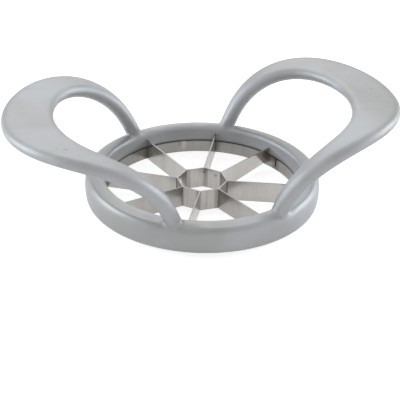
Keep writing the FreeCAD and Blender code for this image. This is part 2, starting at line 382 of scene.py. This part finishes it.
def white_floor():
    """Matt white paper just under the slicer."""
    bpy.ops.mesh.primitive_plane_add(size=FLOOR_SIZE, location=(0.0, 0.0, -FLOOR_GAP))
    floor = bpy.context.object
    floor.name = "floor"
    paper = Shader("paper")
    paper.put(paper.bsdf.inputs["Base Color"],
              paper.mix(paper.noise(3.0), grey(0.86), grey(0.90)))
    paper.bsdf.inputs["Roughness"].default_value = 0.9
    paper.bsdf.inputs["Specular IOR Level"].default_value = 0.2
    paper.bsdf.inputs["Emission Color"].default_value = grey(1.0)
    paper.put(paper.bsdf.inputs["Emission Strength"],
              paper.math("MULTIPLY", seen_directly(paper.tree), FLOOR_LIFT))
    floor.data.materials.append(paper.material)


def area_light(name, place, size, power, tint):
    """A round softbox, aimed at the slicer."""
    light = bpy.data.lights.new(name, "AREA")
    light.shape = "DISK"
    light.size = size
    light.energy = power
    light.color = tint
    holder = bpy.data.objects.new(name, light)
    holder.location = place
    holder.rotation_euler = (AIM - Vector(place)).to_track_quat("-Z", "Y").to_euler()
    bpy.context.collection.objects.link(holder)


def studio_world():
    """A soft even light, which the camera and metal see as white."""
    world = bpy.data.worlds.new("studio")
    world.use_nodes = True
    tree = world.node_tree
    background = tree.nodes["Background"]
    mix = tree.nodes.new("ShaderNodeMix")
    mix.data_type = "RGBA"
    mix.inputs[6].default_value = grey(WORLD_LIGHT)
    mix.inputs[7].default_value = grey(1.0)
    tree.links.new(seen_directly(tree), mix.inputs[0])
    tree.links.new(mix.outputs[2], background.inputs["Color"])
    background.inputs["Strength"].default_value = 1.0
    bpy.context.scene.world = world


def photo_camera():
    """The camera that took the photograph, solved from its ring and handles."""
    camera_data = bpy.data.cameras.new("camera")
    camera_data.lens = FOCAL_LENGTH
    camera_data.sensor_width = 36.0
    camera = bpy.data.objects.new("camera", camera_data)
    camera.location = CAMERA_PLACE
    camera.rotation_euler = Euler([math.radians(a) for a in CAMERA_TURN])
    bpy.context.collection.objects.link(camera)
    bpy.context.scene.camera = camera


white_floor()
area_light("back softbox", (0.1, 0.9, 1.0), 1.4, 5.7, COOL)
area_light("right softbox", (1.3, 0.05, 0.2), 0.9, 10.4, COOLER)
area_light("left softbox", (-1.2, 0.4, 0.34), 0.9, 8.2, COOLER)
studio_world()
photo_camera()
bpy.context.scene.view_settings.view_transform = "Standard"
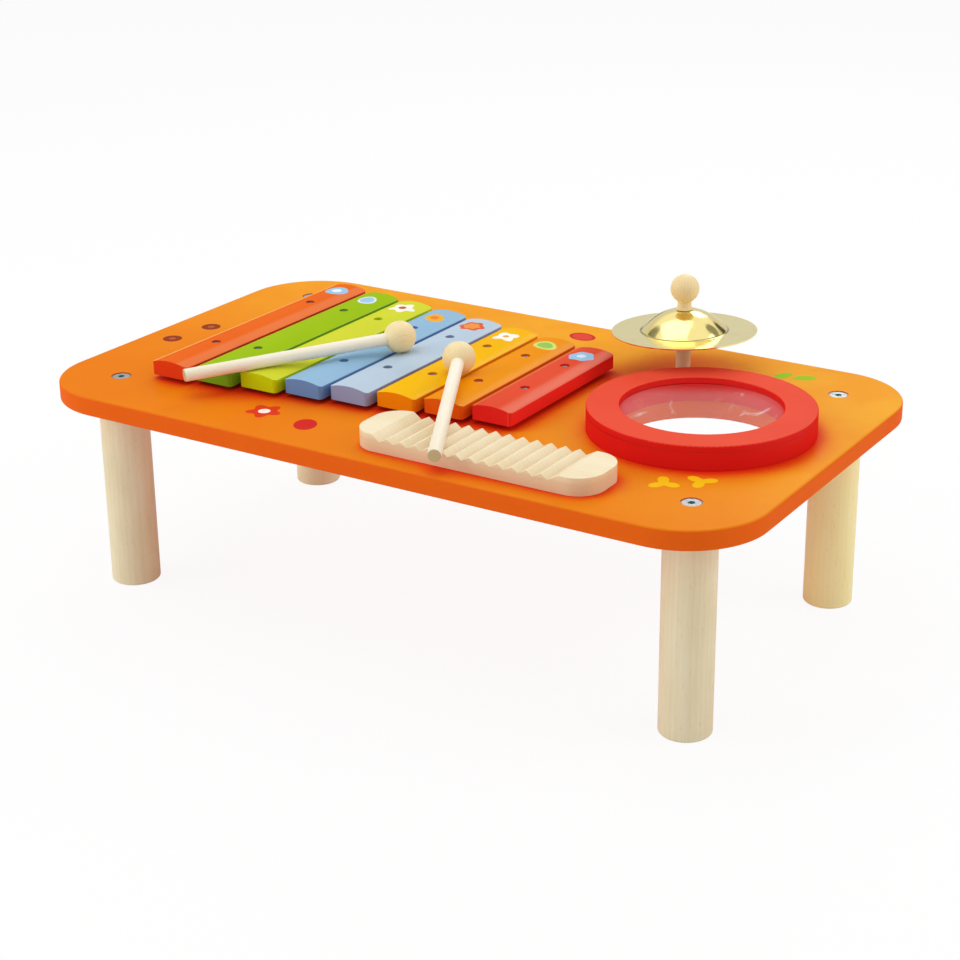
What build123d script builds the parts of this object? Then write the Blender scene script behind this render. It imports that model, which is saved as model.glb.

============================================================

• [Objective]:
Exactly as they stand, set down the lines from the top of the data through the line with "bpy.context.scene.world = world".

• [Exercise response]:
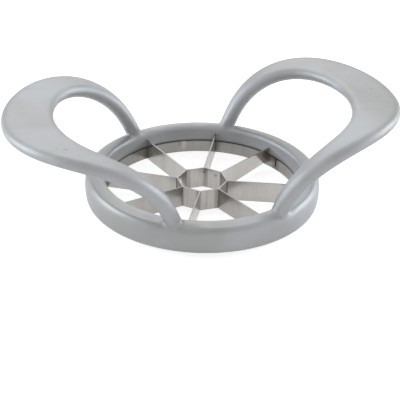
Keep writing the FreeCAD and Blender code for this image. This is part 2, starting at line 382 of scene.py. This part finishes it.
def white_floor():
    """Matt white paper just under the slicer."""
    bpy.ops.mesh.primitive_plane_add(size=FLOOR_SIZE, location=(0.0, 0.0, -FLOOR_GAP))
    floor = bpy.context.object
    floor.name = "floor"
    paper = Shader("paper")
    paper.put(paper.bsdf.inputs["Base Color"],
              paper.mix(paper.noise(3.0), grey(0.86), grey(0.90)))
    paper.bsdf.inputs["Roughness"].default_value = 0.9
    paper.bsdf.inputs["Specular IOR Level"].default_value = 0.2
    paper.bsdf.inputs["Emission Color"].default_value = grey(1.0)
    paper.put(paper.bsdf.inputs["Emission Strength"],
              paper.math("MULTIPLY", seen_directly(paper.tree), FLOOR_LIFT))
    floor.data.materials.append(paper.material)


def area_light(name, place, size, power, tint):
    """A round softbox, aimed at the slicer."""
    light = bpy.data.lights.new(name, "AREA")
    light.shape = "DISK"
    light.size = size
    light.energy = power
    light.color = tint
    holder = bpy.data.objects.new(name, light)
    holder.location = place
    holder.rotation_euler = (AIM - Vector(place)).to_track_quat("-Z", "Y").to_euler()
    bpy.context.collection.objects.link(holder)


def studio_world():
    """A soft even light, which the camera and metal see as white."""
    world = bpy.data.worlds.new("studio")
    world.use_nodes = True
    tree = world.node_tree
    background = tree.nodes["Background"]
    mix = tree.nodes.new("ShaderNodeMix")
    mix.data_type = "RGBA"
    mix.inputs[6].default_value = grey(WORLD_LIGHT)
    mix.inputs[7].default_value = grey(1.0)
    tree.links.new(seen_directly(tree), mix.inputs[0])
    tree.links.new(mix.outputs[2], background.inputs["Color"])
    background.inputs["Strength"].default_value = 1.0
    bpy.context.scene.world = world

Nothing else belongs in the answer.